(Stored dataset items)
══════════════════════════════
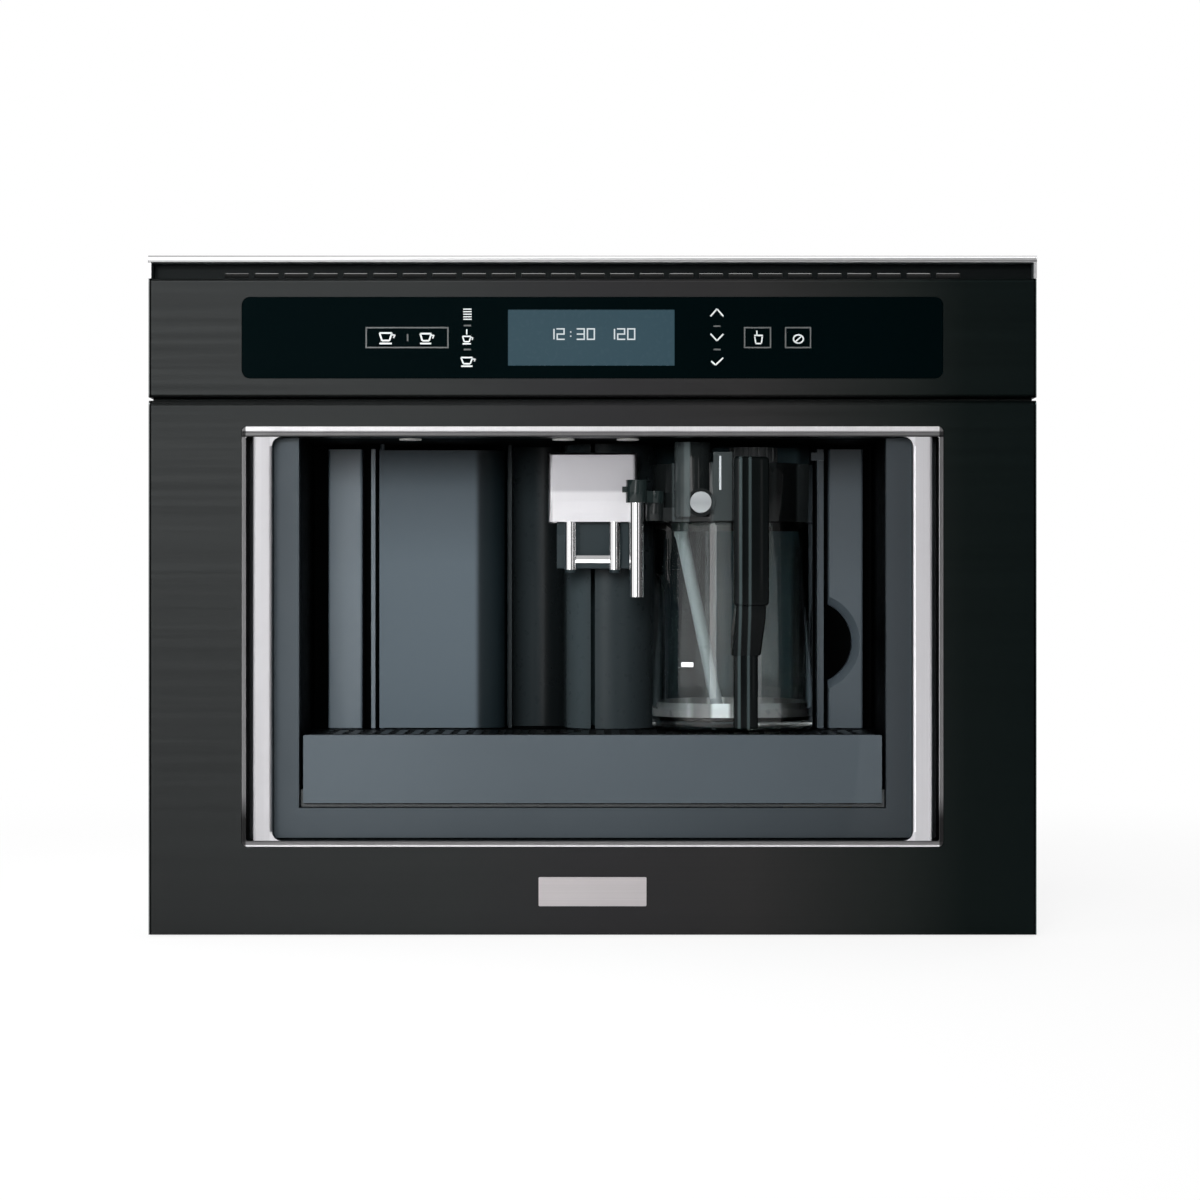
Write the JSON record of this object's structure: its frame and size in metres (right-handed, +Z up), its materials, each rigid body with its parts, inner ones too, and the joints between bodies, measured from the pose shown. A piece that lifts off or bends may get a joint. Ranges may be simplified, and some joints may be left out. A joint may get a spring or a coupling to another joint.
{
  "type": "built-in coffee machine",
  "caption": "Built-in coffee machine for a compact niche, with milk carafe, drip tray and service door, that slides out on telescopic rails.",
  "frame": {"origin": "under the middle of the machine, at the foot of the lower fascia", "axes": "+X to the right seen from the front, +Y to the back of the machine, +Z up"},
  "size_m": [0.595, 0.41, 0.455],
  "materials": {
    "rail_steel": "zinc plated steel rail",
    "zinc_sheet": "galvanised sheet",
    "black_steel": "black brushed stainless steel, satin",
    "trim_silver": "bright anodised",
    "panel_glass": "dark glass, printed black behind",
    "display": "blue-grey lit display",
    "bezel_chrome": "satin chrome",
    "satin_grey": "satin blue-grey paint",
    "liner_black": "dark satin plastic",
    "gloss_black": "gloss black",
    "lamp_lens": "frosted lens",
    "black_plastic": "fine grained black plastic",
    "ivory_plastic": "ivory plastic",
    "orange_plastic": "orange plastic",
    "motor_grey": "grey cast housing",
    "pump_brass": "brass and moulded coil",
    "boiler_metal": "cast aluminium",
    "board_green": "circuit board",
    "hose_white": "silicone hose",
    "door_grey": "dark satin paint",
    "grille_steel": "black coated steel",
    "float_red": "red plastic",
    "spout_silver": "satin silver, fine blasted",
    "chrome": "polished chrome",
    "clear_glass": "clear glass",
    "white_plastic": "white plastic",
    "milk_tube": "clear grey tube",
    "tank_clear": "clear plastic"
  },
  "bodies": {
    "cabinet": {"cabinet_rails": "rail_steel"},
    "machine": {"machine_rails": "rail_steel", "base_pan": "zinc_sheet", "side_panel_left": "zinc_sheet", "side_panel_right": "zinc_sheet", "rear_panel": "zinc_sheet", "top_cover": "black_plastic", "front_frame": "zinc_sheet", "top_trim": "trim_silver", "control_fascia": "black_steel", "control_glass": "panel_glass", "display_screen": "display", "lower_fascia": "black_steel", "nameplate": "spout_silver", "bezel_frame": "bezel_chrome", "grip_bars": "bezel_chrome", "niche_surround": "satin_grey", "niche_shell": "liner_black", "back_strips": "satin_grey", "column_cover": "gloss_black", "tray_bed": "black_plastic", "cup_lamps": "lamp_lens", "steam_connector": "black_plastic", "brew_frame": "ivory_plastic", "grounds_bin": "black_plastic", "grinder": "motor_grey", "bean_hopper": "tank_clear", "ground_funnel": "black_plastic", "water_pump": "pump_brass", "coffee_boiler": "boiler_metal", "steam_boiler": "boiler_metal", "power_board": "board_green", "hoses": "hose_white", "mains_inlet": "black_plastic", "cover_screws": "chrome"},
    "rail_middle": {"middle_rails": "rail_steel", "rail_balls": "chrome"},
    "door": {"service_door": "door_grey"},
    "drip_tray": {"drip_pan": "black_plastic", "drip_front": "satin_grey", "drip_grille": "grille_steel"},
    "float": {"tray_float": "float_red"},
    "spout": {"spout_block": "spout_silver", "spout_core": "black_plastic", "spout_nozzles": "chrome"},
    "carafe": {"carafe_glass": "clear_glass", "carafe_lid": "gloss_black", "carafe_handle": "gloss_black", "milk_intake_tube": "milk_tube"},
    "milk_spout": {"milk_spout_arm": "gloss_black", "milk_spout_tube": "chrome"},
    "clean_key": {"clean_button": "white_plastic"},
    "dial": {"froth_dial": "black_plastic"},
    "tank": {"water_tank": "tank_clear"},
    "tank_flap": {"tank_lid": "black_plastic"},
    "bean_flap": {"bean_lid": "black_plastic"},
    "ground_flap": {"ground_lid": "black_plastic"},
    "knob": {"grind_knob": "black_plastic"},
    "rocker": {"switch_rocker": "black_plastic"},
    "piston": {"brew_piston": "orange_plastic"}
  },
  "joints": [
    {"name": "machine_slide", "type": "slide", "parent": "cabinet", "child": "machine", "axis": [0, -1, 0], "range_m": [0, 0.34]},
    {"name": "rail_middle_slide", "type": "slide", "parent": "cabinet", "child": "rail_middle", "axis": [0, -1, 0], "range_m": [0, 0.17]},
    {"name": "service_door_hinge", "type": "hinge", "parent": "machine", "child": "door", "pos_m": [-0.1484, -0.092, 0.232], "axis": [0, 0, -1], "range_deg": [0, 95]},
    {"name": "drip_tray_slide", "type": "slide", "parent": "machine", "child": "drip_tray", "axis": [0, -1, 0], "range_m": [0, 0.16]},
    {"name": "tray_float_rise", "type": "slide", "parent": "drip_tray", "child": "float", "axis": [0, 0, 1], "range_m": [0, 0.006]},
    {"name": "spout_height", "type": "slide", "parent": "machine", "child": "spout", "axis": [0, 0, -1], "range_m": [0, 0.06]},
    {"name": "carafe_dock", "type": "slide", "parent": "machine", "child": "carafe", "axis": [0, -1, 0], "range_m": [0, 0.18]},
    {"name": "milk_spout_swivel", "type": "hinge", "parent": "carafe", "child": "milk_spout", "pos_m": [0.0427, -0.154, 0.29], "axis": [0, 0, 1], "range_deg": [0, 65]},
    {"name": "clean_button_press", "type": "slide", "parent": "carafe", "child": "clean_key", "axis": [0, 1, 0], "range_m": [0, 0.0025], "stiffness_N_per_m": 400},
    {"name": "froth_dial_turn", "type": "hinge", "parent": "carafe", "child": "dial", "pos_m": [0.112, -0.109, 0.32], "axis": [0, 0, 1], "range_deg": [0, 90]},
    {"name": "water_tank_lift", "type": "slide", "parent": "machine", "child": "tank", "axis": [0, 0, 1], "range_m": [0, 0.16]},
    {"name": "tank_lid_hinge", "type": "hinge", "parent": "tank", "child": "tank_flap", "pos_m": [0.196, 0.177, 0.4356], "axis": [-1, 0, 0], "range_deg": [0, 95]},
    {"name": "bean_lid_hinge", "type": "hinge", "parent": "machine", "child": "bean_flap", "pos_m": [-0.143, 0.002, 0.4456], "axis": [-1, 0, 0], "range_deg": [0, 95]},
    {"name": "ground_lid_hinge", "type": "hinge", "parent": "machine", "child": "ground_flap", "pos_m": [-0.078, 0.043, 0.4456], "axis": [-1, 0, 0], "range_deg": [0, 95]},
    {"name": "grind_knob_turn", "type": "hinge", "parent": "machine", "child": "knob", "pos_m": [-0.032, -0.054, 0.445], "axis": [0, 0, 1], "range_deg": [0, 270]},
    {"name": "main_switch_rock", "type": "hinge", "parent": "machine", "child": "rocker", "pos_m": [-0.128, 0.197, 0.06], "axis": [-1, 0, 0], "range_deg": [0, 16]},
    {"name": "brew_piston_rise", "type": "slide", "parent": "machine", "child": "piston", "axis": [0, 0, 1], "range_m": [0, 0.03]}
  ],
  "couplings": [
    {"joint": "rail_middle_slide", "follows": "machine_slide", "ratio": 0.5}
  ]
}
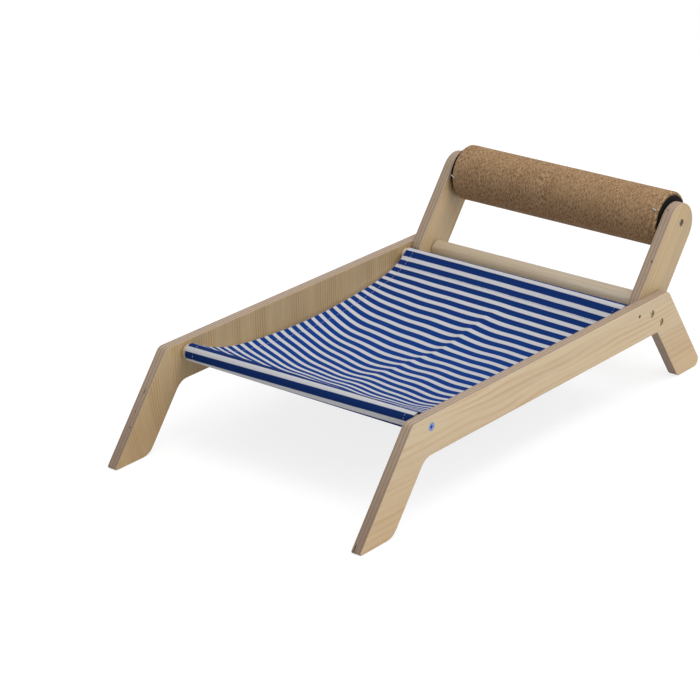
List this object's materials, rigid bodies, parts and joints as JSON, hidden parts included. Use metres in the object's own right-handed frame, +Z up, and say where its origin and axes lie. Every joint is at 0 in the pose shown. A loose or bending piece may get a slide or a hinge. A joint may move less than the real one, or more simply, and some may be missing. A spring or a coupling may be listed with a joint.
{
  "type": "cat scratcher bed",
  "caption": "Low plywood cat lounger: a striped cloth sling hangs between two dowels, and a sisal scratch roller turns between two raked posts at its head.",
  "frame": {"origin": "bottom centre of the bounding box, on the floor", "axes": "+X across the bed, +Y from the foot end towards the roller, +Z up"},
  "size_m": [0.31, 0.5822, 0.1944],
  "materials": {
    "panel_plywood": "clear satin",
    "post_plywood": "clear satin",
    "dowel_wood": "plain sanded",
    "striped_cloth": "blue and white striped canvas",
    "sisal": "closely wound sisal twine",
    "tube_board": "wound board tube",
    "black_plastic": "moulded satin",
    "blue_zinc": "blue zinc plating",
    "yellow_zinc": "yellow zinc plating",
    "bright_steel": "bright zinc"
  },
  "bodies": {
    "frame": {"fabric_sling": "striped_cloth", "front_dowel": "dowel_wood", "front_screw_left": "blue_zinc", "front_screw_right": "blue_zinc", "head_dowel": "dowel_wood", "head_dowel_screw_left": "bright_steel", "head_dowel_screw_right": "bright_steel", "post_left": "post_plywood", "post_right": "post_plywood", "post_screw_front_left": "yellow_zinc", "post_screw_front_right": "yellow_zinc", "post_screw_rear_left": "yellow_zinc", "post_screw_rear_right": "yellow_zinc", "rear_dowel": "dowel_wood", "rear_pin_left": "bright_steel", "rear_pin_right": "bright_steel", "side_panel_left": "panel_plywood", "side_panel_right": "panel_plywood"},
    "roller": {"roller_cap_left": "black_plastic", "roller_cap_right": "black_plastic", "roller_screw_left": "bright_steel", "roller_screw_right": "bright_steel", "roller_tube": "tube_board", "sisal_wrap": "sisal", "wrap_staple_left": "bright_steel", "wrap_staple_right": "bright_steel"}
  },
  "joints": [
    {"name": "roller_spin", "type": "hinge", "parent": "frame", "child": "roller", "pos_m": [0, 0.26107, 0.16441], "axis": [1, 0, 0], "continuous": true}
  ]
}
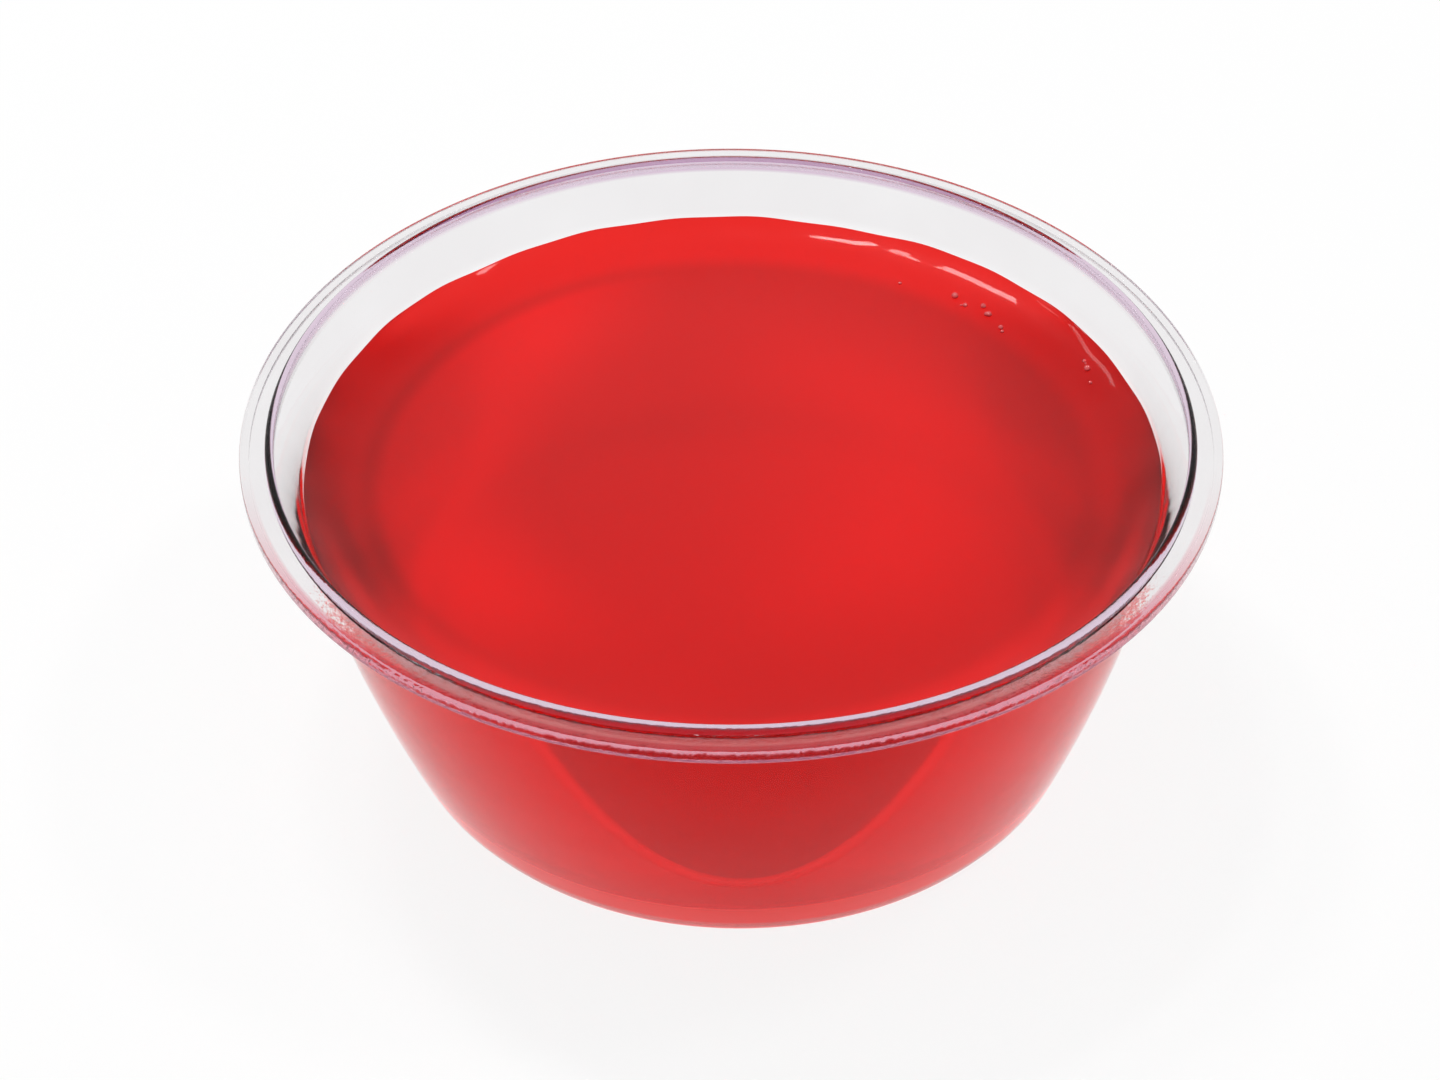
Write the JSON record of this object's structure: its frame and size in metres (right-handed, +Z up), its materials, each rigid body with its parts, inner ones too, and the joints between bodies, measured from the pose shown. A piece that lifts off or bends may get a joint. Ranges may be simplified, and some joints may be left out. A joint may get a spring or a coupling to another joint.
{
  "type": "cup of red jelly",
  "caption": "Clear red jelly set in a small round plastic cup with a flat lip, a raised ridge and a ring-shaped foot.",
  "frame": {"origin": "on the axis of the rim, at the height of the ring that the cup rests on", "axes": "+Z up out of the mouth of the cup; +X to the right and +Y away from the side that is looked at from the front"},
  "size_m": [0.062, 0.062, 0.0239],
  "materials": {
    "clear_plastic": "thin, smooth, clear moulded plastic with bright edges at the lip and the ridge",
    "red_jelly": "clear deep red jelly with a wet, slightly uneven top"
  },
  "bodies": {
    "root": {"cup": "clear_plastic", "jelly": "red_jelly"}
  },
  "joints": []
}
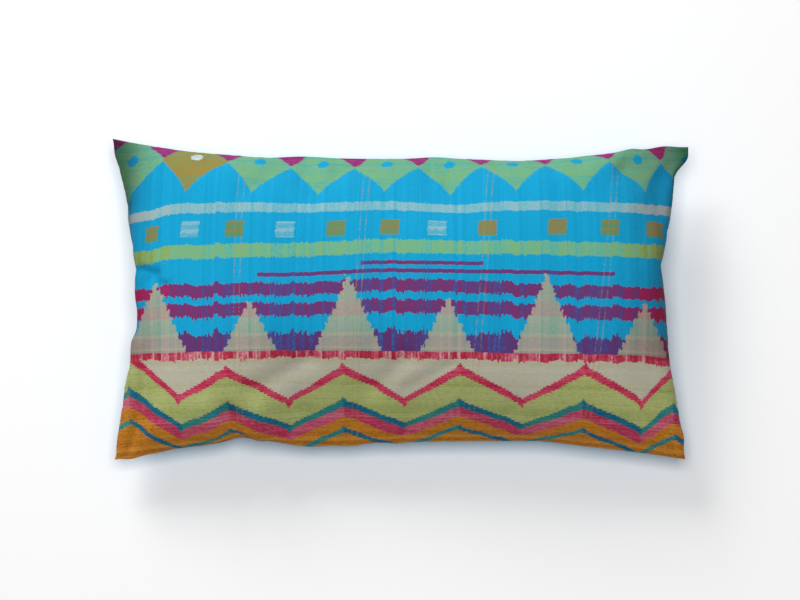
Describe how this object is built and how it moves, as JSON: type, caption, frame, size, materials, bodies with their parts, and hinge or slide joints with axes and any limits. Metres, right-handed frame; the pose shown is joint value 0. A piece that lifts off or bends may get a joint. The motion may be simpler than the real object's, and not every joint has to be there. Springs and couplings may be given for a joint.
{
  "type": "lumbar pillow",
  "caption": "Filled rectangular lumbar pillow with a knife-edge seam, drawn-in sides and pointed ears, lying on its back.",
  "frame": {"origin": "centre of the bounding box, on the face the pillow rests on", "axes": "+X along the long side, +Y across the face towards the side with the lozenge border, +Z through the thickness, out of the front panel"},
  "size_m": [0.541, 0.304, 0.1068],
  "materials": {
    "woven_cloth": "matte plain weave"
  },
  "bodies": {
    "root": {"pillow": "woven_cloth"}
  },
  "joints": []
}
══════════════════════════════
For this exercise, please retype exactly the lines in the listing from the line with "Describe how this" through its last line, both ends included.

Describe how this object is built and how it moves, as JSON: type, caption, frame, size, materials, bodies with their parts, and hinge or slide joints with axes and any limits. Metres, right-handed frame; the pose shown is joint value 0. A piece that lifts off or bends may get a joint. The motion may be simpler than the real object's, and not every joint has to be there. Springs and couplings may be given for a joint.
{
  "type": "lumbar pillow",
  "caption": "Filled rectangular lumbar pillow with a knife-edge seam, drawn-in sides and pointed ears, lying on its back.",
  "frame": {"origin": "centre of the bounding box, on the face the pillow rests on", "axes": "+X along the long side, +Y across the face towards the side with the lozenge border, +Z through the thickness, out of the front panel"},
  "size_m": [0.541, 0.304, 0.1068],
  "materials": {
    "woven_cloth": "matte plain weave"
  },
  "bodies": {
    "root": {"pillow": "woven_cloth"}
  },
  "joints": []
}